>> Start Information provided

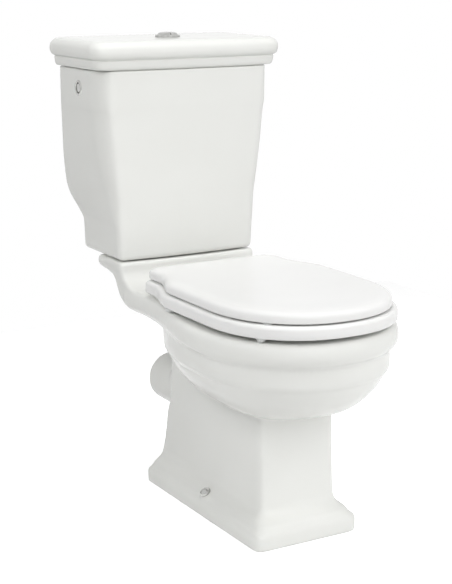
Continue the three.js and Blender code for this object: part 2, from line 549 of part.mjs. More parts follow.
function floatArm() {
  const hub = bar(armPoint(0, 0, -6), armPoint(0, 0, 6), 5.5, 14);
  const nose = bar(point(ARM.pivotX - 1.2, INLET.fromWall, ARM.pivotZ),
    point(ARM.pivotX - 1.2, INLET.fromWall, INLET.z + 1), 2.2, 10);
  const stem = bar(armPoint(2), armPoint(ARM.length - 44), 2.6, 10);
  return cut(join(hub, nose, stem), bar(armPoint(0, 0, -12), armPoint(0, 0, 12), 2.2, 12));
}

function armFloat() {
  const outline = (grow) => [[-40 + grow, -18], [40 - grow, -18], [40 - grow, 18], [-40 + grow, 18]];
  const rings = [[-20, 6], [-15, 0], [15, 0], [20, 6]].map(([across, inset]) =>
    outline(inset).map(([along, aside]) => armPoint(ARM.length - along, across,
      -Math.sign(aside) * (Math.abs(aside) - inset / 2))));
  return cut(skin(rings), bar(armPoint(ARM.length - 60), armPoint(ARM.length - 41), 2.9, 10),
    bar(armPoint(ARM.length - 45), armPoint(ARM.length - 36), 2.9, 10));
}

const sideCap = () => cut(
  join(crossbar(-CISTERN.half - 1, -160, INLET.fromWall, INLET.z, 9, 18),
    crossbar(-CISTERN.half - 2.6, -CISTERN.half - GAP, INLET.fromWall, INLET.z, 15, 24)),
  crossbar(-CISTERN.half - 5, -CISTERN.half - 1.2, INLET.fromWall, INLET.z, 12, 24));
const sideCapNut = () => cut(crossbar(-SIDE_WALL + 3.6, -SIDE_WALL + 10, INLET.fromWall, INLET.z, 15, 6),
  crossbar(-180, -150, INLET.fromWall, INLET.z, 9.3, 18));
const sideCapWasher = () => cut(
  crossbar(-SIDE_WALL + GAP, -SIDE_WALL + 3.2, INLET.fromWall, INLET.z, 16, 20),
  crossbar(-180, -150, INLET.fromWall, INLET.z, 9.4, 18));

// ---- seat ----
const NOTCH = { from: 50, to: 105 };       // where each hinge stands in the ring's back edge

const hingeBore = (side) => crossbar(side * (NOTCH.from - 8), side * (NOTCH.to + 8),
  HINGE.fromWall, HINGE.z, HINGE.pin + 0.4, 14);

function seatRing() {
  const outer = loft([[RING.bottom, ringOutline(4)], [RING.bottom + 3.5, ringOutline(0)],
    [RING.top - 5, ringOutline(0)], [RING.top, ringOutline(6)]]);
  const hole = (z, grow) => [z, egg({ half: 112 + grow, front: 698 + grow, back: 350 - grow,
    middle: 540, power: 2.1 })];
  const inner = loft([hole(RING.bottom - 2, 4), hole(RING.bottom + 1, 2), hole(RING.bottom + 6, 0),
    hole(RING.top - 7, 2), hole(RING.top + 1, 9)]);
  const notches = [-1, 1].map((side) => {
    const [x0, x1] = [NOTCH.from * side, NOTCH.to * side].sort((a, b) => a - b);
    return block(x0, x1, RING.back - 10, HINGE.fromWall + 17, RING.bottom - 5, RING.top + 5);
  });
  return cut(outer, inner, ...notches, hingeBore(-1), hingeBore(1));
}

function lidLug(x0, x1) {
  const { fromWall: w, z } = HINGE;
  const foot = arc(6, (a) => [w - 7 * Math.cos(2 * a), z - 7 * Math.sin(2 * a)]);
  return slab([...foot, [w + 7, SEAT_LID.bottom + 2], [w - 7, SEAT_LID.bottom + 2]].reverse(), x0, x1);
}

function seatLid() {
  const { bottom, top } = SEAT_LID;
  const shell = loft([[bottom, lidOutline(3)], [bottom + 2.5, lidOutline(0)],
    [top - 8, lidOutline(0)], [top - 3.5, lidOutline(3)], [top - 1, lidOutline(8)],
    [top, lidOutline(15)], [top + 1, lidOutline(30)]]);
  const lugs = [-101, -65, 55, 91].map((x) => lidLug(x, x + 10));
  return cut(join(shell, ...lugs), hingeBore(-1), hingeBore(1));
}

function hingePost(side) {
  const { fromWall: w, z } = HINGE;
  const x = side * HINGE.x;
  const flange = turned(x, w, [[0, RIM_Z + GAP], [15, RIM_Z + GAP], [15, 402.5], [12, 405], [0, 405]], 24);
  return cut(join(flange, post(x, w, 404, z, 7, 18), crossbar(x - 10, x + 10, w, z, 7, 18),
    post(x, w, 352, RIM_Z + 2, 4, 12)), crossbar(x - 20, x + 20, w, z, HINGE.pin + GAP, 14));
}

const hingePin = (side) => crossbar(side * (NOTCH.from - 6), side * (NOTCH.to + 6),
  HINGE.fromWall, HINGE.z, HINGE.pin, 12);
const hingeWasher = (side) => turned(side * HINGE.x, HINGE.fromWall,
  [[4.5, 381.7], [12, 381.7], [12, 383.7], [4.5, 383.7]], 18);
const hingeNut = (side) => cut(post(side * HINGE.x, HINGE.fromWall, 372, 381.4, 9, 6),
  post(side * HINGE.x, HINGE.fromWall, 365, 385, 4.3, 12));

const ringBuffer = (x, fromWall) => turned(x, fromWall, [[0, RIM_Z + GAP], [6, RIM_Z + GAP],
  [8.2, RIM_Z + 3], [9, RING.bottom - GAP], [0, RING.bottom - GAP]], 16);
const lidBuffer = (x, fromWall) => turned(x, fromWall, [[0, RING.top + GAP], [5.5, RING.top + GAP],
  [7, SEAT_LID.bottom - GAP], [0, SEAT_LID.bottom - GAP]], 16);

// ---- assembly ----
const toilet = new THREE.Group();

function piece(name, solid, material) {
  const mesh = new THREE.Mesh(geometryOf(solid), finish(material));
  mesh.name = name;
  toilet.add(mesh);
}

piece('pan', pan(), 'ceramic');
piece('cistern_body', cisternBody(), 'ceramic');
piece('cistern_lid', cisternLid(), 'ceramic');
piece('doughnut_seal', doughnutSeal(), 'rubber');
piece('flush_valve_body', flushValveBody(), 'plastic');
piece('flush_valve_washer', valveWasher(), 'rubber');
piece('flush_valve_backnut', valveBacknut(), 'grey');
piece('overflow_tube', overflowTube(), 'blue');
piece('flush_valve_seal', valveSeal(), 'rubber');
piece('full_flush_lever', liftLever(), 'grey');
piece('half_flush_trip', halfFlushTrip(), 'grey');
piece('button_bezel', buttonBezel(), 'chrome');
piece('button_bezel_nut', bezelNut(), 'plastic');
piece('fill_valve_body', fillValveBody(), 'plastic');
piece('fill_valve_washer', inletWasher(), 'rubber');
piece('fill_valve_nut', inletNut(), 'brass');
piece('fill_valve_piston', valvePiston(), 'grey');
piece('filler_tube', fillerTube(), 'grey');
piece('float_arm', floatArm(), 'brass');
piece('float', armFloat(), 'blue');
piece('side_cap', sideCap(), 'chrome');
piece('side_cap_nut', sideCapNut(), 'plastic');
piece('side_cap_washer', sideCapWasher(), 'rubber');
piece('seat_ring', seatRing(), 'seat');
piece('seat_lid', seatLid(), 'seat');

for (const [which, side] of [['half', -1], ['full', 1]]) {
  piece(`${which}_flush_button`, pushButton(side), 'chrome');
  piece(`${which}_flush_rod`, buttonRod(side), 'plastic');
  piece(`${which}_flush_spring`, buttonSpring(side), 'steel');
}

for (const [which, side] of [['left', -1], ['right', 1]]) {
  piece(`coupling_bolt_${which}`, couplingBolt(side), 'brass');
  piece(`coupling_bolt_seal_${which}`, boltSeal(side), 'rubber');
  piece(`deck_washer_${which}`, deckWasher(side), 'rubber');
  piece(`wing_nut_${which}`, wingNut(side), 'brass');
  piece(`hinge_post_${which}`, hingePost(side), 'chrome');
  piece(`hinge_pin_${which}`, hingePin(side), 'steel');
  piece(`hinge_washer_${which}`, hingeWasher(side), 'rubber');
  piece(`hinge_nut_${which}`, hingeNut(side), 'plastic');
  piece(`floor_bracket_${which}`, floorBracket(side), 'plastic');
  piece(`fixing_screw_${which}`, fixingScrew(side), 'steel');
  piece(`fixing_screw_cap_${which}`, fixingCap(side), 'chrome');
  piece(`ring_buffer_front_${which}`, ringBuffer(side * 125, 678), 'buffer');
  piece(`ring_buffer_back_${which}`, ringBuffer(side * 156, 430), 'buffer');
  piece(`lid_buffer_${which}`, lidBuffer(side * 120, 691), 'buffer');
}

export default toilet;
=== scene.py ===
"""A white close coupled toilet: glazed pan and cistern, plastic seat, chrome push buttons and caps."""
import json
import math

import bmesh
import bpy
from mathutils import Matrix, Vector

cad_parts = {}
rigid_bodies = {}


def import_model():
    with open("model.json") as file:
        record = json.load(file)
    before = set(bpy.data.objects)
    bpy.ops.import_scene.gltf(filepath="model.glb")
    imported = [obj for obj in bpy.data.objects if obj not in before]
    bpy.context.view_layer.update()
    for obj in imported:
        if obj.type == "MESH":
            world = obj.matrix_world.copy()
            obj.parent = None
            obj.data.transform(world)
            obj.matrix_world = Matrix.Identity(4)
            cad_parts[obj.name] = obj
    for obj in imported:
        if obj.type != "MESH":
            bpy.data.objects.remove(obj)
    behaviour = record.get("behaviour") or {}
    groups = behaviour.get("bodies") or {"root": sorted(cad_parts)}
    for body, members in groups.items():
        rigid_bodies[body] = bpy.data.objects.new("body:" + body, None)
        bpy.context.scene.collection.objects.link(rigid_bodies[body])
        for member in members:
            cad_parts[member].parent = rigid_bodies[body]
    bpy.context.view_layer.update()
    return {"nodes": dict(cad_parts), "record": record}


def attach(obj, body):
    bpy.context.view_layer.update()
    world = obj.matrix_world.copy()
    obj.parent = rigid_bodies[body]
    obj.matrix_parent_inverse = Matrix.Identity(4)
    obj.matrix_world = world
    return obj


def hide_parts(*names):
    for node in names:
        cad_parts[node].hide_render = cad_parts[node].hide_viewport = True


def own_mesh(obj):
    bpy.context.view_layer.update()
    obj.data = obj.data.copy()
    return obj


# ---- places and sizes in mm, shared by several pieces ----
MM = 0.001
DEPTH = 764                              # from the wall to the front of the rim
HINGE_X, HINGE_FROM_WALL, HINGE_Z = 77.5, 298, 422.5
CAP_FROM_WALL, CAP_Z = 103, 777.5        # the blanked hole, on the left
INLET_FROM_WALL, INLET_Z = 91, 776       # the water inlet, on the right
SIDE_HOLE = 11.5                         # radius of both
VALVE_FROM_WALL = 140                    # the flush valve, in the middle
BOLT_X, BOLT_FROM_WALL = 85, 128         # the bolts that hold the cistern on the pan
BUTTON_FROM_WALL, BUTTON_SPLIT, SPLIT_GAP = 120, -3, 0.8
ROD_X = 12                               # the rod and coil under each button
SPRING_LOW, SPRING_HIGH, SPRING_RADIUS, SPRING_WIRE, SPRING_TURNS = 850, 867, 5, 0.6, 4
LUGS = (-101, -65, 55, 91)               # left edges of the ears under the seat lid
LIGHT_AIM = (0, 0, 0.4)                  # in metres

for leftover in list(bpy.data.objects):
    bpy.data.objects.remove(leftover)

# ---- the view ----
camera_data = bpy.data.cameras.new("camera")
camera_data.lens = 88.28
camera_data.sensor_width = 36
camera_data.clip_end = 50
camera = bpy.data.objects.new("camera", camera_data)
camera.location = (-1.3370, -2.2586, 1.0209)
camera.rotation_euler = (math.radians(90 - 13.13), 0, math.radians(-30.243))
bpy.context.scene.collection.objects.link(camera)
bpy.context.scene.camera = camera
bpy.context.scene.view_settings.view_transform = "Standard"

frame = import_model()


# ---- outlines seen from above, in mm: half outlines from the front middle to the back middle ----
def arc(steps):
    return [i / steps * math.pi / 2 for i in range(steps + 1)]


def egg(half, front, back, middle, power=2.0, back_power=None):
    """The front and back halves meet at the widest place, the middle."""
    back_power = back_power or power
    fore = [(half * math.sin(a) ** (2 / power),
             middle + (front - middle) * max(math.cos(a), 0) ** (2 / power)) for a in arc(48)]
    aft = [(half * max(math.cos(a), 0) ** (2 / back_power),
            middle - (middle - back) * math.sin(a) ** (2 / back_power)) for a in arc(48)]
    return fore + aft[1:]


def rounded_box(half, front, back, fore=12, aft=12, bow=0, back_half=None, deep=None):
    """A box with rounded corners that may bow out in front and differ in width at the back.
    The front corners run back by deep along the sides."""
    back_half = back_half or half
    deep = deep or fore
    across = [(i / 24 * (half - fore), front + bow * (1 - (i / 24) ** 2)) for i in range(24)]
    first = [(half - fore + fore * math.sin(a), front - deep + deep * math.cos(a)) for a in arc(12)]
    second = [(back_half - aft + aft * math.cos(a), back + aft - aft * math.sin(a)) for a in arc(12)]
    return across + first + second + [(0, back)]


def tailed(shape, inset=0):
    """Round in front, then drawn in with an S curve to a narrower straight tail."""
    half, front, middle, tail, side_end, tail_from, back, power, corner = shape
    fore = [((half - inset) * math.sin(a) ** (2 / power),
             middle + (front - inset - middle) * max(math.cos(a), 0) ** (2 / power)) for a in arc(60)]
    sway = [(tail - inset + (half - tail) * (1 + math.cos(math.pi * i / 30)) / 2,
             side_end - (side_end - tail_from) * i / 30) for i in range(31)]
    edge = tail - inset
    end = [(edge - corner + corner * math.cos(a), back + inset + corner - corner * math.sin(a))
           for a in arc(10)]
    start = 0 if side_end < middle else 1
    return fore + sway[start:] + end + [(0, back + inset)]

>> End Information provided

**Goal**
In the listing above, find the line with "for (const [which, side] of [['left', -1], ['right', 1]])" and the line with "obj.parent = None", then print exactly those two lines and every line between them, and nothing more.

**Task result**
for (const [which, side] of [['left', -1], ['right', 1]]) {
  piece(`coupling_bolt_${which}`, couplingBolt(side), 'brass');
  piece(`coupling_bolt_seal_${which}`, boltSeal(side), 'rubber');
  piece(`deck_washer_${which}`, deckWasher(side), 'rubber');
  piece(`wing_nut_${which}`, wingNut(side), 'brass');
  piece(`hinge_post_${which}`, hingePost(side), 'chrome');
  piece(`hinge_pin_${which}`, hingePin(side), 'steel');
  piece(`hinge_washer_${which}`, hingeWasher(side), 'rubber');
  piece(`hinge_nut_${which}`, hingeNut(side), 'plastic');
  piece(`floor_bracket_${which}`, floorBracket(side), 'plastic');
  piece(`fixing_screw_${which}`, fixingScrew(side), 'steel');
  piece(`fixing_screw_cap_${which}`, fixingCap(side), 'chrome');
  piece(`ring_buffer_front_${which}`, ringBuffer(side * 125, 678), 'buffer');
  piece(`ring_buffer_back_${which}`, ringBuffer(side * 156, 430), 'buffer');
  piece(`lid_buffer_${which}`, lidBuffer(side * 120, 691), 'buffer');
}

export default toilet;
=== scene.py ===
"""A white close coupled toilet: glazed pan and cistern, plastic seat, chrome push buttons and caps."""
import json
import math

import bmesh
import bpy
from mathutils import Matrix, Vector

cad_parts = {}
rigid_bodies = {}


def import_model():
    with open("model.json") as file:
        record = json.load(file)
    before = set(bpy.data.objects)
    bpy.ops.import_scene.gltf(filepath="model.glb")
    imported = [obj for obj in bpy.data.objects if obj not in before]
    bpy.context.view_layer.update()
    for obj in imported:
        if obj.type == "MESH":
            world = obj.matrix_world.copy()
            obj.parent = None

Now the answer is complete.